* _What to work on_
The data must be written out once more, precisely as given.

#### Source material ####

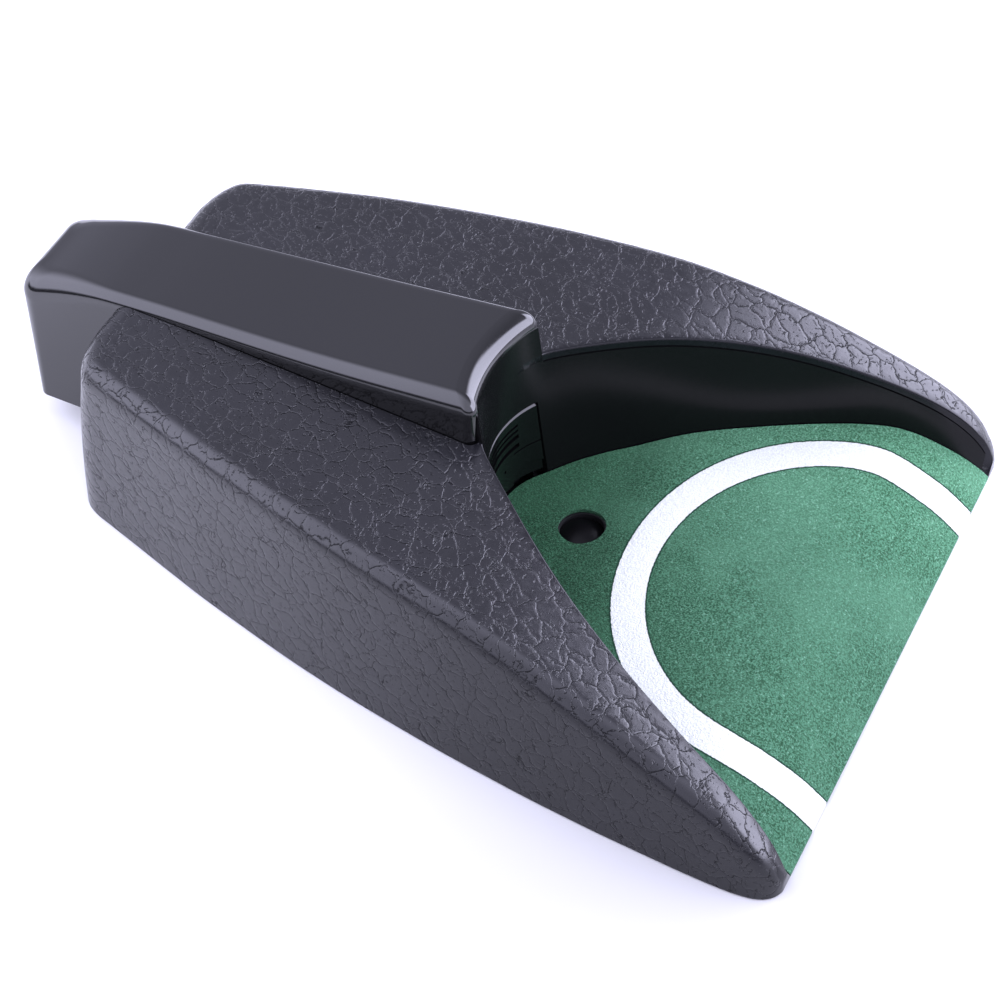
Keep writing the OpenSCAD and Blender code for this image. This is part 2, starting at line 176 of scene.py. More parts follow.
def finish_mesh(ob, angle=32, weld_mm=0.0008):
    bm = bmesh.new()
    bm.from_mesh(ob.data)
    bmesh.ops.remove_doubles(bm, verts=bm.verts, dist=weld_mm * 0.001)
    bm.verts.index_update()
    pairs, crumbs = {}, []                                # back-to-back slivers that the weld leaves behind
    for f in bm.faces:
        pairs.setdefault(tuple(sorted(v.index for v in f.verts)), []).append(f)
    for same in pairs.values():
        if len(same) == 2:
            crumbs += same
    if crumbs:
        bmesh.ops.delete(bm, geom=crumbs, context="FACES")
    lim = math.radians(angle)
    for e in bm.edges:
        e.smooth = not (len(e.link_faces) == 2 and e.calc_face_angle(0) > lim)
    for f in bm.faces:
        f.smooth = True
    bm.to_mesh(ob.data)
    bm.free()
    ob.data.update()
    m = ob.modifiers.new("w", "WEIGHTED_NORMAL")         # broad faces keep their own direction beside small rounds
    m.mode, m.keep_sharp, m.weight = "FACE_AREA", True, 50
    bpy.context.view_layer.update()
    me = bpy.data.meshes.new_from_object(ob.evaluated_get(bpy.context.evaluated_depsgraph_get()))
    ob.modifiers.remove(m)
    old, ob.data = ob.data, me
    bpy.data.meshes.remove(old)
    return ob


def soft(x, v, q, sig):
    """table v over x read at q through a gaussian window"""
    x = np.asarray(x, float)
    v = np.asarray(v, float).reshape(len(x), -1)
    q = np.atleast_1d(np.asarray(q, float))
    sig = np.broadcast_to(np.asarray(sig, float), q.shape)
    h = 0.2
    pad = 4 * float(sig.max())
    xs = np.arange(x[0] - pad, x[-1] + pad + h, h)

    def lin(t):
        return np.stack([np.interp(t, x, v[:, c]) for c in range(v.shape[1])], 1)
    F = lin(np.clip(xs, x[0], x[-1]))
    a, b = xs < x[0], xs > x[-1]
    F[a] = 2 * v[0] - lin(2 * x[0] - xs[a])
    F[b] = 2 * v[-1] - lin(2 * x[-1] - xs[b])
    W = np.exp(-0.5 * ((xs[None, :] - q[:, None]) / sig[:, None]) ** 2)
    W /= W.sum(1, keepdims=True)
    out = W @ F
    return out[:, 0] if v.shape[1] == 1 else out


def local_sig(x, q, k=0.55, lo=0.4, hi=9):
    return np.clip(k * np.interp(q, x, np.gradient(np.asarray(x, float))), lo, hi)


def sstep(a, b, t):
    t = np.clip((np.asarray(t, float) - a) / (b - a), 0, 1)
    return t * t * (3 - 2 * t)


# ------------------------------------------------------------------ outlines, mm
foot_x = [(0, 84.5), (1, 87.2), (4, 89.6), (9, 90.7), (18, 90.5), (26, 90.1), (35, 89.4),
          (44, 88.6), (53, 87.9), (62, 86.8), (71.5, 85.8), (81, 84.4), (90.5, 83),
          (100, 81.5), (110, 79.7), (120, 77.8), (130.5, 75.7), (141, 73.3), (152, 70.6),
          (163, 67.5), (174, 64.3), (186, 60.8), (198, 56.6), (210.4, 52.3), (223, 48),
          (226.5, 46.9), (229.5, 45.6), (232, 44), (234, 41.8), (235.6, 38.6), (236.6, 34.8),
          (237.2, 30)]
top_z = [(0, 5.5), (1, 8), (2, 10.2), (4, 13.4), (7, 17), (12, 21.3), (18, 25.2), (26, 29),
         (35, 32.8), (44, 36.4), (53, 39.8), (62, 42.9), (71.5, 45.8), (81, 48.4),
         (90.5, 50.7), (100, 52.4), (110, 53.5), (120, 54.3), (130.5, 55.2), (141, 55.9),
         (152, 56.6), (163, 57.2), (174, 57.7), (186, 58.2), (198, 58.5), (210.4, 58.6),
         (223, 58.6), (240, 58.6)]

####

* _Solution to this task_
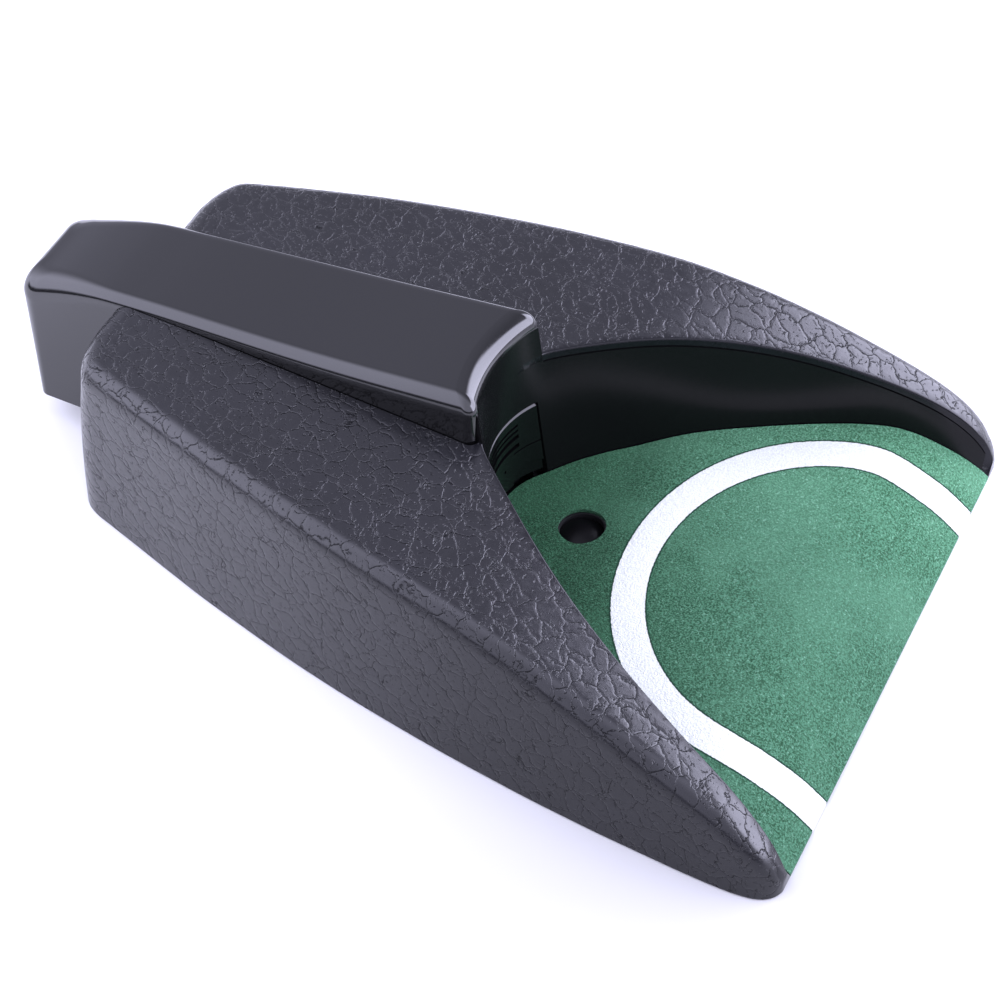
Keep writing the OpenSCAD and Blender code for this image. This is part 2, starting at line 176 of scene.py. More parts follow.
def finish_mesh(ob, angle=32, weld_mm=0.0008):
    bm = bmesh.new()
    bm.from_mesh(ob.data)
    bmesh.ops.remove_doubles(bm, verts=bm.verts, dist=weld_mm * 0.001)
    bm.verts.index_update()
    pairs, crumbs = {}, []                                # back-to-back slivers that the weld leaves behind
    for f in bm.faces:
        pairs.setdefault(tuple(sorted(v.index for v in f.verts)), []).append(f)
    for same in pairs.values():
        if len(same) == 2:
            crumbs += same
    if crumbs:
        bmesh.ops.delete(bm, geom=crumbs, context="FACES")
    lim = math.radians(angle)
    for e in bm.edges:
        e.smooth = not (len(e.link_faces) == 2 and e.calc_face_angle(0) > lim)
    for f in bm.faces:
        f.smooth = True
    bm.to_mesh(ob.data)
    bm.free()
    ob.data.update()
    m = ob.modifiers.new("w", "WEIGHTED_NORMAL")         # broad faces keep their own direction beside small rounds
    m.mode, m.keep_sharp, m.weight = "FACE_AREA", True, 50
    bpy.context.view_layer.update()
    me = bpy.data.meshes.new_from_object(ob.evaluated_get(bpy.context.evaluated_depsgraph_get()))
    ob.modifiers.remove(m)
    old, ob.data = ob.data, me
    bpy.data.meshes.remove(old)
    return ob


def soft(x, v, q, sig):
    """table v over x read at q through a gaussian window"""
    x = np.asarray(x, float)
    v = np.asarray(v, float).reshape(len(x), -1)
    q = np.atleast_1d(np.asarray(q, float))
    sig = np.broadcast_to(np.asarray(sig, float), q.shape)
    h = 0.2
    pad = 4 * float(sig.max())
    xs = np.arange(x[0] - pad, x[-1] + pad + h, h)

    def lin(t):
        return np.stack([np.interp(t, x, v[:, c]) for c in range(v.shape[1])], 1)
    F = lin(np.clip(xs, x[0], x[-1]))
    a, b = xs < x[0], xs > x[-1]
    F[a] = 2 * v[0] - lin(2 * x[0] - xs[a])
    F[b] = 2 * v[-1] - lin(2 * x[-1] - xs[b])
    W = np.exp(-0.5 * ((xs[None, :] - q[:, None]) / sig[:, None]) ** 2)
    W /= W.sum(1, keepdims=True)
    out = W @ F
    return out[:, 0] if v.shape[1] == 1 else out


def local_sig(x, q, k=0.55, lo=0.4, hi=9):
    return np.clip(k * np.interp(q, x, np.gradient(np.asarray(x, float))), lo, hi)


def sstep(a, b, t):
    t = np.clip((np.asarray(t, float) - a) / (b - a), 0, 1)
    return t * t * (3 - 2 * t)


# ------------------------------------------------------------------ outlines, mm
foot_x = [(0, 84.5), (1, 87.2), (4, 89.6), (9, 90.7), (18, 90.5), (26, 90.1), (35, 89.4),
          (44, 88.6), (53, 87.9), (62, 86.8), (71.5, 85.8), (81, 84.4), (90.5, 83),
          (100, 81.5), (110, 79.7), (120, 77.8), (130.5, 75.7), (141, 73.3), (152, 70.6),
          (163, 67.5), (174, 64.3), (186, 60.8), (198, 56.6), (210.4, 52.3), (223, 48),
          (226.5, 46.9), (229.5, 45.6), (232, 44), (234, 41.8), (235.6, 38.6), (236.6, 34.8),
          (237.2, 30)]
top_z = [(0, 5.5), (1, 8), (2, 10.2), (4, 13.4), (7, 17), (12, 21.3), (18, 25.2), (26, 29),
         (35, 32.8), (44, 36.4), (53, 39.8), (62, 42.9), (71.5, 45.8), (81, 48.4),
         (90.5, 50.7), (100, 52.4), (110, 53.5), (120, 54.3), (130.5, 55.2), (141, 55.9),
         (152, 56.6), (163, 57.2), (174, 57.7), (186, 58.2), (198, 58.5), (210.4, 58.6),
         (223, 58.6), (240, 58.6)]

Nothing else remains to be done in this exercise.